RAW DATA:
....

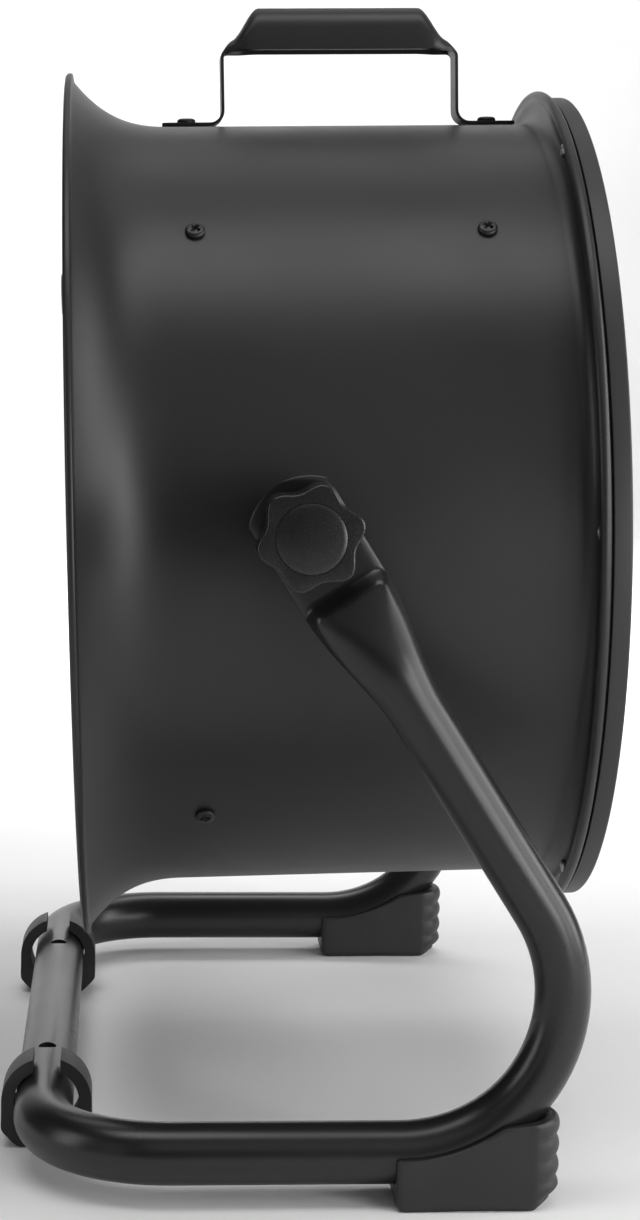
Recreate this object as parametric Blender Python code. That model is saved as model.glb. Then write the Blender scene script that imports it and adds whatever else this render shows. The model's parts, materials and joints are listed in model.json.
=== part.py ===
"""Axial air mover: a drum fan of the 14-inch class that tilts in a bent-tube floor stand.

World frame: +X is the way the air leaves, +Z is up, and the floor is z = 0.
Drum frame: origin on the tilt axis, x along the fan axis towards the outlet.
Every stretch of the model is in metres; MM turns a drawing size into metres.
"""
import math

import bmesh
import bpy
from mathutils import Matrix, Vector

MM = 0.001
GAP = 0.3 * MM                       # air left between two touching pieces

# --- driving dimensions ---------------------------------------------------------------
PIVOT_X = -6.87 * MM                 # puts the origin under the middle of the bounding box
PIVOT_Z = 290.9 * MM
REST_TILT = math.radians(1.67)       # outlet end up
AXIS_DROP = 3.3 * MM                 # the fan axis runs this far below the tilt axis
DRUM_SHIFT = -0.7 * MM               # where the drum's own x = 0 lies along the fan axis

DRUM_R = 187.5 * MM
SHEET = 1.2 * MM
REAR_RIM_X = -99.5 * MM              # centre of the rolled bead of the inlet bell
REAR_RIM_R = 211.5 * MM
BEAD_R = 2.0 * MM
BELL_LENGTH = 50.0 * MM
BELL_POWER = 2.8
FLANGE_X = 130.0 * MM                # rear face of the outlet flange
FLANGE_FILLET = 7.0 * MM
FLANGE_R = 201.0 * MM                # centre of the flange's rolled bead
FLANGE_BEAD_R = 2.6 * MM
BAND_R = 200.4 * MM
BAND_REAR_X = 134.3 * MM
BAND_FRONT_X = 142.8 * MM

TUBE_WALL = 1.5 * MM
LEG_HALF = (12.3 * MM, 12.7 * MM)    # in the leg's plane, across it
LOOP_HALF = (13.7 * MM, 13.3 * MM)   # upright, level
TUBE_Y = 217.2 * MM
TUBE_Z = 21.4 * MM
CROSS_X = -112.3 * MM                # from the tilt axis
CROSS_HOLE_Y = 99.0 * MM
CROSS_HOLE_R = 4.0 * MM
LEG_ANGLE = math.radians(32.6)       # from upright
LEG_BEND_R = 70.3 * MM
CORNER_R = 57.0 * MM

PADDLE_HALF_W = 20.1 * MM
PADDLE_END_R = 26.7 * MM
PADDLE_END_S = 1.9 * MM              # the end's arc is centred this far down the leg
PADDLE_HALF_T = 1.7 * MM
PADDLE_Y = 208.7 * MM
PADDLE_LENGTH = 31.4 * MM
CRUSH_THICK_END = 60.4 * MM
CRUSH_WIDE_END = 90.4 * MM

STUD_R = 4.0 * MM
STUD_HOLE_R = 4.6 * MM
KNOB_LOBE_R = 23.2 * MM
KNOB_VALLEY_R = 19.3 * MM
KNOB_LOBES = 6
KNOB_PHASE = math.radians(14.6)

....

TASK DETAILS:
Quote the listing above from its first line to the line with "from mathutils import Matrix, Vector", inclusive, and add nothing.

SOLUTION TO THIS EXERCISE:
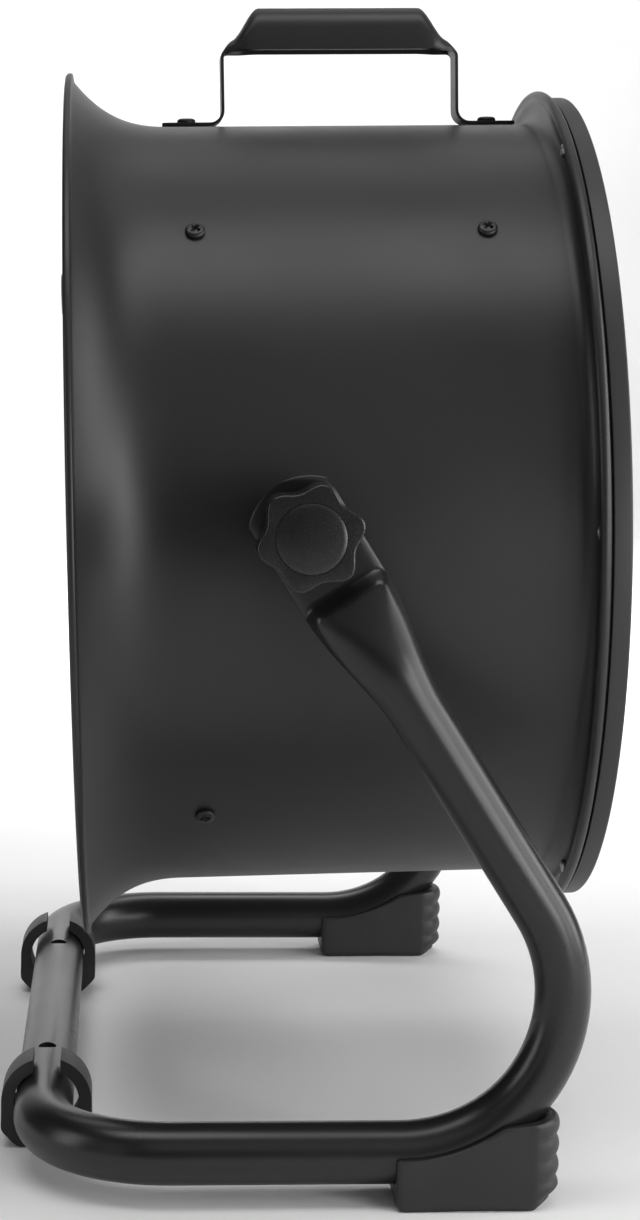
Recreate this object as parametric Blender Python code. That model is saved as model.glb. Then write the Blender scene script that imports it and adds whatever else this render shows. The model's parts, materials and joints are listed in model.json.
=== part.py ===
"""Axial air mover: a drum fan of the 14-inch class that tilts in a bent-tube floor stand.

World frame: +X is the way the air leaves, +Z is up, and the floor is z = 0.
Drum frame: origin on the tilt axis, x along the fan axis towards the outlet.
Every stretch of the model is in metres; MM turns a drawing size into metres.
"""
import math

import bmesh
import bpy
from mathutils import Matrix, Vector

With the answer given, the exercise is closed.